As it is gradually becoming clearer by the day, it is worthy for political office holders and seekers in Nigeria to know that in death, they are on their own. Those that will truely commiserate with their relatives are those that are directly affected as demonstrated by the SGF’s Yar’adua obituary published in several dailies, while those that will congratulate themselves are the beneficiaries of the slight natural shake up in government.
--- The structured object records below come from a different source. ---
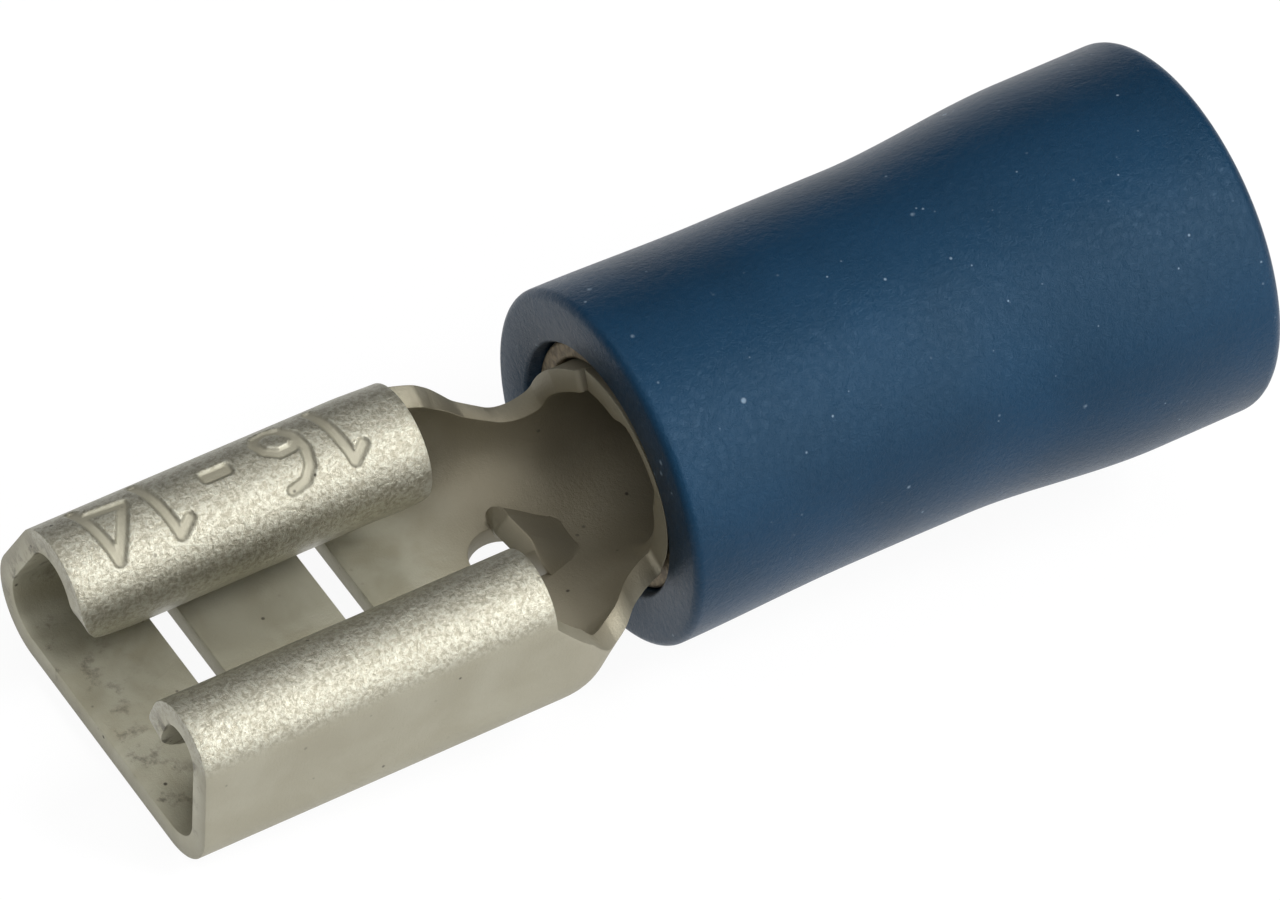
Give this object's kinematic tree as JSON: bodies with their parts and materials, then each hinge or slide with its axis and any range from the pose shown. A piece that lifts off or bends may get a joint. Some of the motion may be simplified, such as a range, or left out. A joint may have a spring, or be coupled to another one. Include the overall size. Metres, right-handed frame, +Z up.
{
  "type": "female spade terminal",
  "caption": "Insulated female spade terminal: a folded brass receptacle with curled sides grips a flat blade, and a rolled barrel inside a blue sleeve is crimped onto a wire.",
  "frame": {"origin": "centre of the footprint of the whole terminal, on the surface that it lies on", "axes": "+X runs from the mouth that takes the blade to the wire entry, level; +Z is up, with the curls on top; +Y is to the left of someone who looks along +X. The terminal lies nose down, on the front edge of its floor and on the front rim of the insulator, so its own length rises by 9.4 degrees from +X."},
  "size_m": [0.0196, 0.0062, 0.0076],
  "materials": {
    "tinned_brass": "tin plating, satin",
    "sleeve_brass": "drawn, dull",
    "blue_pvc": "moulded, fine grain, soft sheen"
  },
  "bodies": {
    "root": {"terminal": "tinned_brass", "support_sleeve": "sleeve_brass", "insulator": "blue_pvc"}
  },
  "joints": []
}
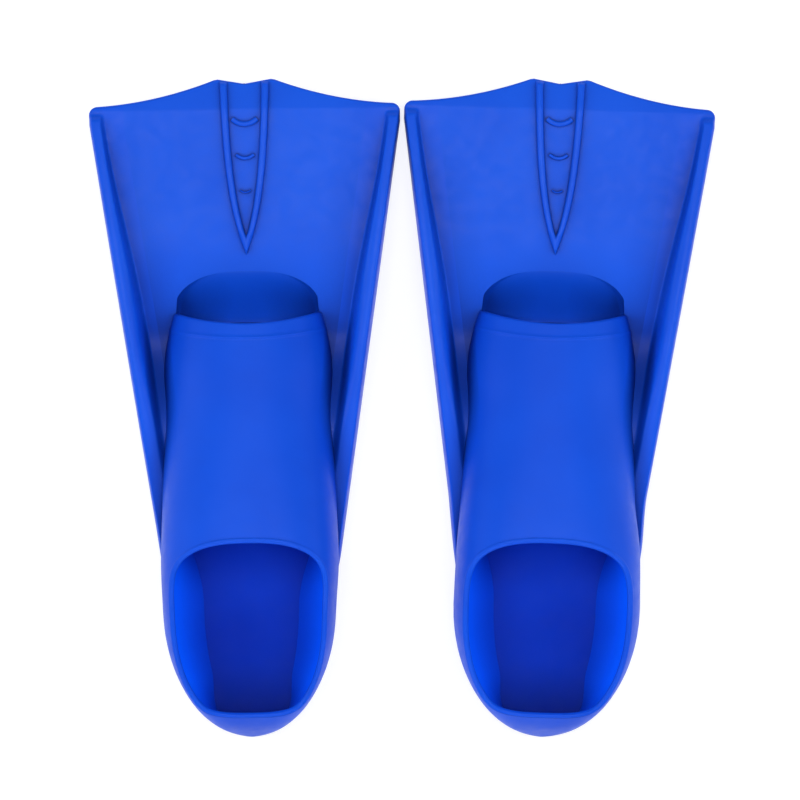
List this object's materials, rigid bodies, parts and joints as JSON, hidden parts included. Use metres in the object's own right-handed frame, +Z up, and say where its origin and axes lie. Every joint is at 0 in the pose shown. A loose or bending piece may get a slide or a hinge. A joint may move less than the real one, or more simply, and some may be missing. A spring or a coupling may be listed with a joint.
{
  "type": "pair of swim fins",
  "caption": "Pair of short-blade, full-foot rubber training fins with open toes, thick edge rails and a V-ribbed blade that flexes ahead of the toes.",
  "frame": {"origin": "centre of the pair's bounding box, on the plane the soles rest on", "axes": "+Z up, +Y from the heels to the blade tips, +X from the left fin to the right fin"},
  "size_m": [0.3805, 0.3996, 0.0782],
  "materials": {
    "pocket_silicone": "soft satin moulded silicone",
    "blade_silicone": "satin moulded silicone with a fine grain",
    "rail_silicone": "smooth satin moulded silicone",
    "sole_silicone": "matt moulded silicone with grip ribs"
  },
  "bodies": {
    "left_foot": {"left_sole": "sole_silicone", "left_forefoot_tread": "sole_silicone", "left_heel_tread": "sole_silicone", "left_vamp": "pocket_silicone", "left_toe_band": "pocket_silicone", "left_outer_quarter": "pocket_silicone", "left_inner_quarter": "pocket_silicone", "left_heel_cup": "pocket_silicone", "left_collar": "pocket_silicone", "left_toe_scoop": "blade_silicone", "left_scoop_wall": "blade_silicone", "left_outer_side_web": "blade_silicone", "left_inner_side_web": "blade_silicone", "left_outer_foot_rail": "rail_silicone", "left_inner_foot_rail": "rail_silicone", "left_flex_web": "blade_silicone", "left_outer_flex_rail": "rail_silicone", "left_inner_flex_rail": "rail_silicone"},
    "left_blade": {"left_blade_web": "blade_silicone", "left_outer_blade_rail": "rail_silicone", "left_inner_blade_rail": "rail_silicone", "left_v_rib": "blade_silicone", "left_v_rib_underside": "blade_silicone", "left_tip_crescents": "blade_silicone"},
    "right_foot": {"right_sole": "sole_silicone", "right_forefoot_tread": "sole_silicone", "right_heel_tread": "sole_silicone", "right_vamp": "pocket_silicone", "right_toe_band": "pocket_silicone", "right_outer_quarter": "pocket_silicone", "right_inner_quarter": "pocket_silicone", "right_heel_cup": "pocket_silicone", "right_collar": "pocket_silicone", "right_toe_scoop": "blade_silicone", "right_scoop_wall": "blade_silicone", "right_outer_side_web": "blade_silicone", "right_inner_side_web": "blade_silicone", "right_outer_foot_rail": "rail_silicone", "right_inner_foot_rail": "rail_silicone", "right_flex_web": "blade_silicone", "right_outer_flex_rail": "rail_silicone", "right_inner_flex_rail": "rail_silicone"},
    "right_blade": {"right_blade_web": "blade_silicone", "right_outer_blade_rail": "rail_silicone", "right_inner_blade_rail": "rail_silicone", "right_v_rib": "blade_silicone", "right_v_rib_underside": "blade_silicone", "right_tip_crescents": "blade_silicone"}
  },
  "joints": [
    {"name": "left_blade_flex", "type": "hinge", "parent": "left_foot", "child": "left_blade", "pos_m": [-0.0944, 0.08937, 0.022], "axis": [0.9999, 0.0145, 0], "range_deg": [-8, 30], "stiffness_Nm_per_rad": 4, "deforming": ["left_flex_web", "left_outer_flex_rail", "left_inner_flex_rail"]},
    {"name": "right_blade_flex", "type": "hinge", "parent": "right_foot", "child": "right_blade", "pos_m": [0.09296, 0.08925, 0.022], "axis": [0.9995, -0.0319, 0], "range_deg": [-8, 30], "stiffness_Nm_per_rad": 4, "deforming": ["right_flex_web", "right_outer_flex_rail", "right_inner_flex_rail"]},
    {"name": "fins_apart", "type": "slide", "parent": "left_foot", "child": "right_foot", "axis": [1, 0, 0], "range_m": [0, 0.3]}
  ]
}
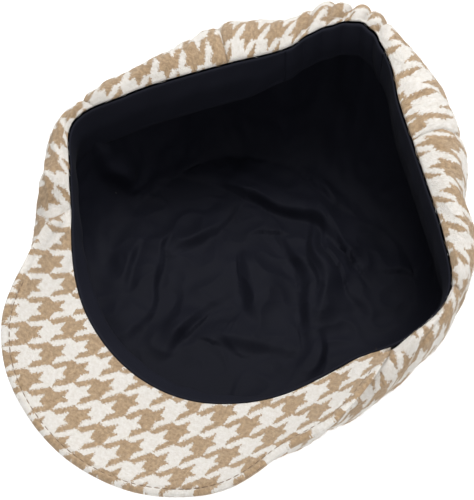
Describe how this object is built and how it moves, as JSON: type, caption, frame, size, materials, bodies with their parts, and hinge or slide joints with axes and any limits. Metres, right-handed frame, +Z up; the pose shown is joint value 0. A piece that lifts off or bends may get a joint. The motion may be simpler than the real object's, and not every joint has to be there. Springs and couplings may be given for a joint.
{
  "type": "newsboy cap",
  "caption": "Soft houndstooth newsboy cap with a panelled crown, a curved peak and a navy lining, lying upside down on its crown.",
  "frame": {"origin": "under the middle of the cap's box, on the surface it lies on", "axes": "+Z up out of the opening, -Y the way the peak points, +X to the right seen from the peak"},
  "size_m": [0.207, 0.2476, 0.1039],
  "materials": {
    "houndstooth_wool": "matt brushed wool, tan and off-white",
    "navy_lining": "soft low sheen",
    "navy_band": "matt twill"
  },
  "bodies": {
    "root": {"crown_panel_1": "houndstooth_wool", "crown_panel_2": "houndstooth_wool", "crown_panel_3": "houndstooth_wool", "crown_panel_4": "houndstooth_wool", "crown_panel_5": "houndstooth_wool", "crown_panel_6": "houndstooth_wool", "crown_panel_7": "houndstooth_wool", "crown_panel_8": "houndstooth_wool", "peak": "houndstooth_wool", "lining": "navy_lining", "sweatband": "navy_band", "elastic_casing": "navy_band"}
  },
  "joints": []
}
The foreigners might mourn with us, their eyes are however not blind from the ubiquitous I-don’t-care attitudes, neither are their nostrils blocked such that they can’t sense the cosmopolitan opportunistic aura emanating from our political circuits. They are aware that as a nation, division seems to our watchword. Even some lawmakers want the late President’s body exhumed for autopsy, we seem to be so mortified individually and collectively.
On a personal note, I don’t think the present atmosphere in Nigeria is one that attracts any well meaning individual, intellect or genius. The unveiling events go a long way in showing me that peradventure I’m elected into any office, there is no support from the citizens, most of whom would think I rigged myself in, neither should I expect any from contemporary fellow politicians, some of whom would be wishing me dead so that they can take my office. Whether it’s congratulation or commiseration, Nigerians continue to surprise the world. Na wa o!